A tragédia grega é a luta do homem com a Fatalidade, isto é, das forças de vida contra todos os residuos da evolução amalgamados e condensados num unico bloco de Fatalidade.

Por baixo do mais fácil e gracioso politeísmo corre e flutua um pandemonismo informe, recebendo todas as precipitações residuais do alto.

Hesiodo e Eschylo passeiam entre as sombras; Sócrates e Platão entre as frescas claridades duma manhã de Abril.

Mas Platão sabe que essas claridades podem ser as sombras duma outra luz e a alegoria da caverna vive a chamar a atenção do homem...

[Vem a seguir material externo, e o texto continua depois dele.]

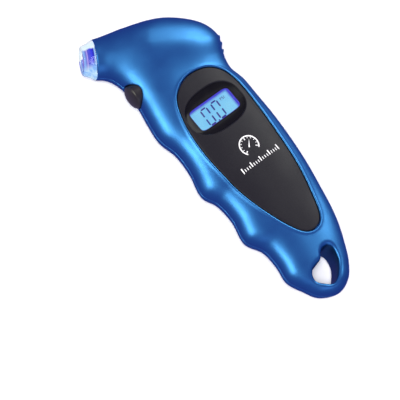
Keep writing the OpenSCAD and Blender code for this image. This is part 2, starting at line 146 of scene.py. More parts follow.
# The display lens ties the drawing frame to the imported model.
lens_low, lens_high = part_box("display_lens")
SHIFT = np.array(
    [
        (lens_low.x + lens_high.x) / 2 / MM - DISPLAY_AT[0],
        (lens_low.y + lens_high.y) / 2 / MM - DISPLAY_AT[1],
        lens_high.z / MM - GLASS_TOP - LENS_T,
    ]
)


def to_frame(points):
    """Points of the drawing frame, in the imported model's frame in metres."""
    return (np.asarray(points, float) + SHIFT) * MM


# ---- curves ----


def spline(points, u):
    """Catmull-Rom curve through points[1:-1] at the places u."""
    p = np.asarray(points, float)
    u = np.asarray(u, float)
    i = np.clip(np.floor(u).astype(int), 0, len(p) - 4)
    t = u - i
    if p.ndim == 2:
        t = t[..., None]
    a, b, c, d = p[i], p[i + 1], p[i + 2], p[i + 3]
    return (
        2 * b + (c - a) * t + (2 * a - 5 * b + 4 * c - d) * t**2 + (3 * b - 3 * c + d - a) * t**3
    ) / 2


def closed_curve(points, spacing):
    """The closed curve through points, as points about evenly spaced along it."""
    q = np.array([points[-1], *points, points[0], points[1]], float)
    fine = spline(q, np.linspace(0, len(points), 40 * len(points) + 1))
    step = np.linalg.norm(np.diff(fine, axis=0), axis=1)
    length = np.concatenate([[0], np.cumsum(step)])
    count = int(round(length[-1] / spacing))
    at = np.arange(count) * length[-1] / count
    return np.stack([np.interp(at, length, fine[:, k]) for k in (0, 1)], -1)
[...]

A Divina Comédia é o sonho de Jacob em plena vigilia, é a onda iniciada num estremecimento da alma do Poeta e alargando e subindo, penetrando em todos os planos da vida espiritual...

Argonautas do Mistério que elevam a consciência a eternas visões da realidade.

Mas o mais insignificante Poeta é ainda capaz de fixar qualquer fugitivo estremecimento e chamá-lo para a vida no próprio instante em que silenciosamente se ia fenecendo.

 
 

A Arte é um formidável fenómeno de osmose: a alma do artista ressoa de tôdos os estremecimentos da natureza e a natureza é pintada com as tintas da sua alma.

O Universo, é convívio, por isso o artista retribui, e em excesso, tôdas as dádivas que recebeu.

O Mar, o mar dos portugueses, entrou pelas órbitas do Poeta e saiu cantando as oitavas dos «Lusíadas».